- Born: He Jun 1891 Wuxi, Jiangsu, China
- Died: 2 April 1977 (aged 85–86)
- Known for: Chinese painting
- Movement: Shanghai School

= He Tianjian =

Chinese guohua painter

He Tianjian (贺天健; 1891 – 2 April 1977), formerly romanized as Ho T'ien-chien, was a Chinese guohua painter and a leading member of the Shanghai School of art.

==Biography==
He Tianjian was born He Jun (贺骏) in Wuxi, Jiangsu province in 1891. He was also known by the name He Bingnan (贺炳南). He began to paint at the age of eight. In 1911 he briefly studied at the Guomin University (国民大学) in Nanjing, but dropped out the same year and joined the Zhonghua Book Company in Shanghai as an editor for paintings. In the 1920s he taught landscape painting in Wuxi, Nanjing, and Shanghai.

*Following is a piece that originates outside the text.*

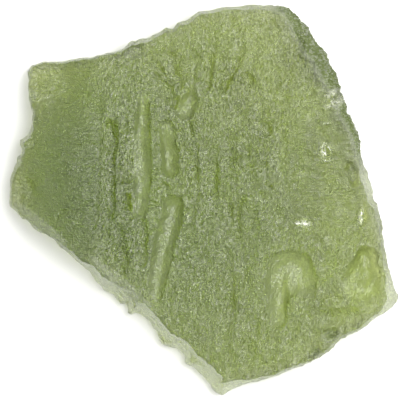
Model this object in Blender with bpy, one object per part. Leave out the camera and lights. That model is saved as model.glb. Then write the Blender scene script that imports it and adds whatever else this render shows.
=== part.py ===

He became extremely influential in the 1930s and 1940s. After the founding of the People's Republic of China in 1949, he became a staff painter at the Shanghai Institute of Chinese Painting.

He Tianjian is one of the seven artists featured in the Exhibition for Noted Painters at the China Art Museum in Shanghai. His works are also in the collection of the Metropolitan Museum of Art.